A still-life of pink and yellow roses in the vase. Still life developed from the depictions of details in larger compositions and became especially popular in Dutch and Flemish baroque painting. Still lifes often contained religious and allegorical meaning relating to the depicted objects – in case of the flowers in a vase it was usually the meaning of 'vanitas': like a flower, human life is beautiful but fades quickly. In 19th century England flower still-lifes were very popular as they created a very suitable decoration for Victorian houses, fittingthe taste of the 19th century bourgeoisie; Fantin-Latour found many customers in England and sold many similar works.

Ignace-Henri-Jean-Théodore Fantin-Latour's work is characterised by the depiction of modern life. He was interested in light effects, although in a style different from Manet and the Impressionists. He knew Whistler, who brought attention to Fantin-Latour in England, where his flower still-lifes sold very well.

Current Accession Number YORAG : 1393
Inscription front lr 'Fantin'
Subject still life (flowers)
Measurements 33 x 39.5 cm (estimate)
Material oil on canvas
Acquisition Details Given anonymously through the National Art Collections Fund 1984.
Provenance Possibly by descent from Henry Van den Bergh (1851-1937) possibly to Donald Stanley van den Bergh (1888 - 1949); by descent (;) to Mrs A.M. McClure (née Diana Van den Bergh, b. 1914)
Principal Exhibitions Henri Fantin-Latour and the Impressionists: Still Life Paintings in the 19th century, The Bowes Museum, Barnard Castle, 2011.
Publications Oil Paintings in Public Ownership. North Yorkshire, London, 2006, p. 279.

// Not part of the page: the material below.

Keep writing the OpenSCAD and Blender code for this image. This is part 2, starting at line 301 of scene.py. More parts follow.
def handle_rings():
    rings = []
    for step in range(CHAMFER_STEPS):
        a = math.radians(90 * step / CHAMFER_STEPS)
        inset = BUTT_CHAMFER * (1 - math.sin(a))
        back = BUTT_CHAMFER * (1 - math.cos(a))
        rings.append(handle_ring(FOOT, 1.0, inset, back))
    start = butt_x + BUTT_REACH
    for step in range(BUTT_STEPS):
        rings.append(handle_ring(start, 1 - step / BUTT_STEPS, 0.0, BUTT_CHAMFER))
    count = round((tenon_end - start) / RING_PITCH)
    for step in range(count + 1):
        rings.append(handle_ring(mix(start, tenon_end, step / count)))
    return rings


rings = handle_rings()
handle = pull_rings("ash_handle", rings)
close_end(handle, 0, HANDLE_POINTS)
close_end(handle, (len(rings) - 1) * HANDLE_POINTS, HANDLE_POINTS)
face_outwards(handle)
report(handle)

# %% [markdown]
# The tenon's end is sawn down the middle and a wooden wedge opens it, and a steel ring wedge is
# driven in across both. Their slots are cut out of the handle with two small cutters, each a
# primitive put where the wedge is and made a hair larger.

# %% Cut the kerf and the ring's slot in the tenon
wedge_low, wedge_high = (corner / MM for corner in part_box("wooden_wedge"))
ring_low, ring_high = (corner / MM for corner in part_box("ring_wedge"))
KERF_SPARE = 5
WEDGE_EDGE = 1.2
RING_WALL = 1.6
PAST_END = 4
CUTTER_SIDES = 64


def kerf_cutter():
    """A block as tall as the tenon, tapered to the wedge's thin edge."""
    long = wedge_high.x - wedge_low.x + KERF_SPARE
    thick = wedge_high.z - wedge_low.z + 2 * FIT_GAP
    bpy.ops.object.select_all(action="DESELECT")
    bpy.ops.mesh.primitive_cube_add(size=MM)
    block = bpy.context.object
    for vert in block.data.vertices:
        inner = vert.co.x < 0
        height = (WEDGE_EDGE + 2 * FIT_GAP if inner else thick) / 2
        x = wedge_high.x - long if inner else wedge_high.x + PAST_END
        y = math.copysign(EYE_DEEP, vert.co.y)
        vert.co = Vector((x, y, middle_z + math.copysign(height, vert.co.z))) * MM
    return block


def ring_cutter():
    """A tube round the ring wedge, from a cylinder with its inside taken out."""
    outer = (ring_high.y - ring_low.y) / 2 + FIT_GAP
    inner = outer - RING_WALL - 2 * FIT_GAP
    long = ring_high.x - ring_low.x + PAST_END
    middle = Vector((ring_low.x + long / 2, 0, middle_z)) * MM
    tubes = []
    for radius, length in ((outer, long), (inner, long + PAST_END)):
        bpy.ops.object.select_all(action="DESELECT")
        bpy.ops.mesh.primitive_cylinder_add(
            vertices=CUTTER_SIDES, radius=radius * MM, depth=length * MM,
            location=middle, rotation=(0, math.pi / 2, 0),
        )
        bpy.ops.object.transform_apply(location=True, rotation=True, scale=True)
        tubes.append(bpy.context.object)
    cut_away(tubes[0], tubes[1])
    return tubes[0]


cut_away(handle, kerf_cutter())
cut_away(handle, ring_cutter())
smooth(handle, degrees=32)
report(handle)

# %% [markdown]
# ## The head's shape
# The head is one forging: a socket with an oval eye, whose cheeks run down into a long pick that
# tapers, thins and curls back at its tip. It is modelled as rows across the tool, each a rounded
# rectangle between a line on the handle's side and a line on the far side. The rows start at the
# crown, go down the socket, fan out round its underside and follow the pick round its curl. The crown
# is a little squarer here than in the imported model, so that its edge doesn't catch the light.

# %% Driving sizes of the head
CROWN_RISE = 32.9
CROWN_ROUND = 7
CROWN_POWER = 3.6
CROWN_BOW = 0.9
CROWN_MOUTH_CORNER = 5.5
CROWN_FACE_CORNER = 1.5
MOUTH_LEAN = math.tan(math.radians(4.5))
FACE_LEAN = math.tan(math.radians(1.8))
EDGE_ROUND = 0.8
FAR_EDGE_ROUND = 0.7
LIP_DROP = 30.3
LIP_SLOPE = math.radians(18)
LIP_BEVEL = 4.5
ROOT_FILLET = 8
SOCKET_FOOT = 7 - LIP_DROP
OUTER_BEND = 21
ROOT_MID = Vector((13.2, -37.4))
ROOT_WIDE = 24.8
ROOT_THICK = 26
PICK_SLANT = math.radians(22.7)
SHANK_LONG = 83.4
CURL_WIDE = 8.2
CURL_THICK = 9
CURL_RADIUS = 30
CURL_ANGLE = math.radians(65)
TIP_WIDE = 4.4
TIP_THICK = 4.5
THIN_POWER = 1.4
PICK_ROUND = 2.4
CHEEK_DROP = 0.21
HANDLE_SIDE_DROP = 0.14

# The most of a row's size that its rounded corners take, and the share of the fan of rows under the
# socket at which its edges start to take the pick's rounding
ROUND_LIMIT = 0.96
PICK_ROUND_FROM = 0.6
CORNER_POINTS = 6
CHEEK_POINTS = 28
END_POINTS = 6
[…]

The painting comes from the collection of Henry Van den Bergh, member of the Executive Committee of the National Art Collections Fund and a major donor, through the National Art Collections Fund to most Departments of the British Museum and of Dutch tiles to the Victoria and Albert Museum.

The inscription on the painting does not include adate; comparing the painting with the other flower still-lifes created by Fantin-Latour, it seems to be possible that this one is rather a late one (possibly after 1890, as the flowers are depicted in a less detailed and a more expressive way).